As mulheres estão mais fortes na tarefa de serem protagonistas em coletivos de comunicação popular e meios de comunicação alternativos?
Eu acho que sim. O fato de que agora, nos últimos vinte anos, foi alcançada uma convergência dos movimentos sociais – o fato de a Marcha Mundial das Mulheres trabalhar de forma muito próxima à Via Campesina, por exemplo – fez existir uma maior permeabilidade das demandas de um movimento a outro. A Campanha Continental contra a ALCA, onde se trabalhou muito entre diferentes setores, também contribuiu para isso. Quando temos essa maior permeabilidade, fica mais fácil para as mulheres assumirem uma maior liderança em diferentes temas.

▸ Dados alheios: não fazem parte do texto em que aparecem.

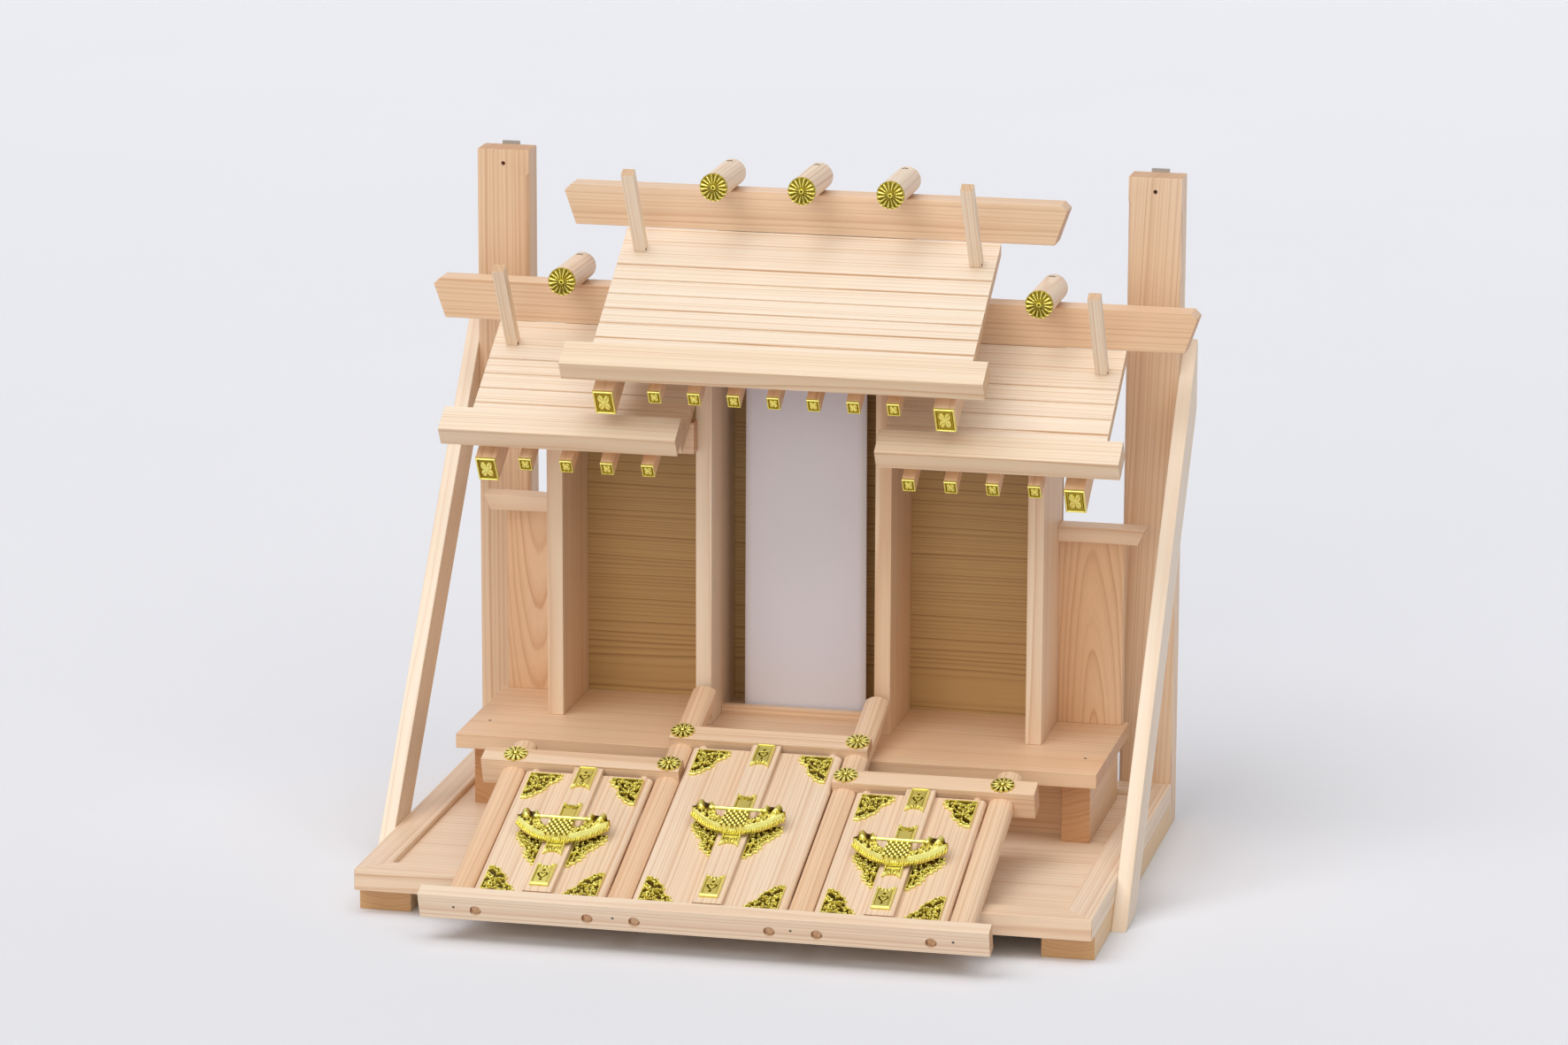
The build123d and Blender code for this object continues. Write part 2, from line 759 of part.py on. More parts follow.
def door_lock(bay):
    """The lock: a crescent over a long plate on the strip, with a bar between its horns."""
    x, u = bay.middle, bay.lock_u
    half = lock_width / 2
    horn_x = half - lock_band / 2
    plate = strip_plate(x, u - lock_plate_length / 2, u + lock_plate_length / 2,
                        ("foot", "head"))
    n_back = strip_front + tab_thickness
    bar_n = n_back + lock_thickness - lock_bar_radius
    bar_start = Plane(origin=door_plane.from_local_coords((x - horn_x, u + lock_bar_rise, bar_n)),
                      x_dir=door_plane.y_dir, z_dir=(1, 0, 0))
    with BuildPart() as lock:
        add(plate)
        with BuildSketch(door_plane.offset(n_back)):
            with BuildLine():
                ThreePointArc((x - half, u), (x, u - lock_belly), (x + half, u))
                Line((x + half, u), (x + horn_x, u + lock_horn))
                Line((x + horn_x, u + lock_horn), (x + half - lock_band, u + lock_bar_rise))
                ThreePointArc((x + half - lock_band, u + lock_bar_rise),
                              (x, u - lock_belly + lock_band),
                              (x - half + lock_band, u + lock_bar_rise))
                Line((x - half + lock_band, u + lock_bar_rise), (x - horn_x, u + lock_horn))
                Line((x - horn_x, u + lock_horn), (x - half, u))
            make_face()
        extrude(amount=lock_thickness)
        with BuildSketch(bar_start):
            Circle(lock_bar_radius)
        extrude(amount=2 * horn_x)
    return lock.part


def leaf_fittings(bay, side):
    """The gilt fittings of one leaf, with the strip's and the lock on the left one."""
    if side == "left":
        x, across = bay.x1 + leaf_side_gap + corner_plate_inset, 1
    else:
        x, across = bay.x2 - leaf_side_gap - corner_plate_inset, -1
    pieces = [
        corner_plate(x, bay.leaf_top - corner_plate_head_inset, across, -1),
        corner_plate(x, bay.leaf_foot + corner_plate_foot_inset, across, 1),
        wing_plate(bay, side),
    ]
    if side == "left":
        foot = bay.strip_foot + tab_foot_gap
        head = bay.strip_top - tab_head_gap
        pieces.append(strip_plate(bay.middle, foot, foot + tab_length, ("head",)))
        pieces.append(strip_plate(bay.middle, head - tab_length, head, ("foot",)))
        pieces.append(door_lock(bay))
    return Compound(pieces)


def head_rosettes():
    """The rosettes on the heads, one over each door post."""
    rosettes = []
    for x, u in ((outer_door_post_x, side_head_foot), (inner_door_post_x, side_head_foot),
                 (inner_door_post_x, centre_head_foot)):
        for side in (-1, 1):
            centre = (side * x, u + head_rail_width / 2, head_rail_front)
            plane = Plane(origin=door_plane.from_local_coords(centre), x_dir=(1, 0, 0),
                          z_dir=door_plane.z_dir)
            rosettes.append(rosette(plane, head_rosette_radius, head_rosette_thickness))
    return rosettes


def build_door_front():
    """The frame of the door front and its three pairs of leaves."""
    bores = pin_bores()
    sill = door_block((-rail_half, rail_half), (rail_foot, rail_top),
                      (sill_rail_back, sill_rail_front))
    save(sill - bores, "door_sill_rail")

    side_u = (side_head_foot, side_head_foot + head_rail_width)
    side_n = (side_head_back, head_rail_front)
    centre_u = (centre_head_foot, centre_head_foot + head_rail_width)
    outer_top = side_u[1] + outer_post_over_head
    inner_top = centre_u[1] + inner_post_over_head
    posts = [door_post(side * outer_door_post_x, outer_top) for side in (-1, 1)]
    posts += [door_post(side * inner_door_post_x, inner_top) for side in (-1, 1)]
    save(Compound(posts), "door_posts")

    inner_edge = inner_door_post_x - post_half
    centre_edge = inner_door_post_x + post_half
    heads = [
        door_block((-rail_half, -inner_edge), side_u, side_n),
        door_block((-centre_edge, centre_edge), centre_u, (0, head_rail_front)),
        door_block((inner_edge, rail_half), side_u, side_n),
    ]
    save(Compound([head - posts - bores for head in heads]), "head_rails")

    for bay in BAYS:
        for side in ("left", "right"):
            save(door_leaf(bay, side), f"{bay.name}_{side}_leaf")
            save(leaf_fittings(bay, side), f"{bay.name}_{side}_leaf_fittings")
        strip = door_block((bay.middle - strip_width / 2, bay.middle + strip_width / 2),
                           (bay.strip_foot, bay.strip_top), (leaf_front, strip_front))
        save(strip, f"{bay.name}_cover_strip")


def build_talisman():
    """A folded paper packet that stands on the floor behind the sill."""
    y2 = floor_back - sill_from_back + talisman_thickness + 1.0
    half = talisman_width / 2
    save(block((-half, half), (y2 - talisman_thickness, y2),
               (floor_height, floor_height + talisman_height)), "paper_talisman")


build_tray()
build_wall_posts()
build_shrine_base()
build_walls()
build_roofs()
build_door_front()
build_talisman()
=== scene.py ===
"""Looks of a three-bay household altar in bare cypress, with its door front leaning on the tray.

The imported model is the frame.  Sizes here are millimetres in the frame's own axes,
and metres only where a mesh is made.
"""

import json
import math
import random
import bpy
import bmesh
import numpy as np
from mathutils import Matrix, Vector
from mathutils.geometry import delaunay_2d_cdt


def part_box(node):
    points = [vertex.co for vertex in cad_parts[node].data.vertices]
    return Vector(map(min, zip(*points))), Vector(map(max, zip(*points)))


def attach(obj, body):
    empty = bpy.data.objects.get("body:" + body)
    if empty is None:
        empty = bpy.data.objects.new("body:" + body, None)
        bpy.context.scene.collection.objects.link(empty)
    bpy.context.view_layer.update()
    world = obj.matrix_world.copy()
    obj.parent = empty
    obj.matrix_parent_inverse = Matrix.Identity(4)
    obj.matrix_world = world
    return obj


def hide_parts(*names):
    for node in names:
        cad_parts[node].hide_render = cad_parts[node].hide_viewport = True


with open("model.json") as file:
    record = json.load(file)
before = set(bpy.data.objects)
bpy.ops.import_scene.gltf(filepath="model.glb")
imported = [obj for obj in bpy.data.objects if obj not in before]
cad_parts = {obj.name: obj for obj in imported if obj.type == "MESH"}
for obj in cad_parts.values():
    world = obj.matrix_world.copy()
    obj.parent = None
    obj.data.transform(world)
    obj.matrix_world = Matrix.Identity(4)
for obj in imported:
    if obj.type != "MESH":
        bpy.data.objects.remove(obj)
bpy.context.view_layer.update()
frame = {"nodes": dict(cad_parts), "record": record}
nodes = frame["nodes"]
body_of_node = {n: body for body, members in frame["record"]["behaviour"]["bodies"].items() for n in members}
slot_of_node = {row["node"]: row["material_slot"] for row in frame["record"]["subparts"]}

MM = 0.001

# Places that the CAD pieces give
tray_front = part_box("tray_long_rails")[0].y / MM
tray_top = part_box("tray_long_rails")[1].z / MM
floor_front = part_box("floor_board")[0].y / MM
floor_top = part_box("floor_board")[1].z / MM
lean = math.atan2(floor_top - tray_top, floor_front - tray_front)
UP_DOOR = Vector((0, math.cos(lean), math.sin(lean)))
OUT_DOOR = Vector((0, -math.sin(lean), math.cos(lean)))


def door_point(x, u, n):
    """A point in the leaning frame of the door front."""
    return Vector((x, tray_front, tray_top)) + float(u) * UP_DOOR + float(n) * OUT_DOOR


# Node trees

class Tree:
    """A small helper that adds and links shader nodes."""

    def __init__(self, material):
        material.use_nodes = True
        self.tree = material.node_tree
        self.tree.nodes.clear()

    def add(self, kind, inputs=None, **settings):
        node = self.tree.nodes.new(kind)
        for key, value in settings.items():
            setattr(node, key, value)
        for key, value in (inputs or {}).items():
            if isinstance(value, bpy.types.NodeSocket):
                self.tree.links.new(value, node.inputs[key])
            else:
                node.inputs[key].default_value = value
        return node

    def math(self, operation, a, b=0.0, c=0.0):
        return self.add("ShaderNodeMath", {0: a, 1: b, 2: c}, operation=operation).outputs[0]

    def mix(self, factor, a, b, blend="MIX"):
        node = self.add("ShaderNodeMix", {0: factor, 6: a, 7: b}, data_type="RGBA", blend_type=blend)
        return node.outputs[2]

    def ramp(self, factor, stops):
        node = self.add("ShaderNodeValToRGB", {0: factor})
        ramp = node.color_ramp
        while len(ramp.elements) > len(stops):
            ramp.elements.remove(ramp.elements[-1])
        while len(ramp.elements) < len(stops):
            ramp.elements.new(1.0)
        for element, (place, value) in zip(ramp.elements, stops):
            element.position = place
            element.color = (value, value, value, 1) if isinstance(value, float) else (*value, 1)
        return node.outputs[0]

    def noise(self, place, scale, detail, roughness=0.5):
        inputs = {"Vector": place, "Scale": scale, "Detail": detail, "Roughness": roughness}
        return self.add("ShaderNodeTexNoise", inputs).outputs[0]

    def surface(self, colour, rough, bump, metallic=0.0):
        inputs = {"Base Color": colour, "Roughness": rough, "Normal": bump, "Metallic": metallic}
        shader = self.add("ShaderNodeBsdfPrincipled", inputs)
        self.add("ShaderNodeOutputMaterial", {0: shader.outputs[0]})


def linear(red, green, blue):
    """A colour given as eight-bit screen values, as the shader wants it."""
    return tuple(((v / 255 + 0.055) / 1.055) ** 2.4 if v > 10 else v / 255 / 12.92
                 for v in (red, green, blue))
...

Para construir essa agenda internacional e popular para a Internet, você acha que o conceito de soberania tecnológica deve ser fortalecido, assim como as propostas de soberania alimentar ou de soberania energética construídas pelos movimentos populares?
Certamente, essa é uma das demandas que estamos colocando. A soberania tecnológica tem um significado tanto no plano individual, ou seja, a própria soberania, quanto no plano coletivo. Nos países da América Latina – talvez no Brasil em alguns momentos, na Argentina em outros – buscou-se desenvolver uma soberania tecnológica. Quando levantamos o desafio da integração regional no FCINA, um dos desafios que colocávamos era o de pensar na soberania tecnológica, para que não tivéssemos essa dependência.
A maior parte das comunicações pela Internet na América Latina passa pelos Estados Unidos. Eu te mando uma mensagem e ela é triangulada nos Estados Unidos, com vigilância até mesmo pelo serviço de segurança de lá. Portanto, o mínimo é ter uma rede de fibra ótica sul-americana, para que as comunicações fiquem dentro da região, mas nem isso foi alcançado. Precisamos regulamentar isso e os dados para permitir que a soberania se concretize. Caso contrário, acaba sendo uma nova forma de colonização: uma colonização digital.
[1] “Minga” é a palavra que designa a organização coletiva comunitária em língua quechua, falada por povos da região andina.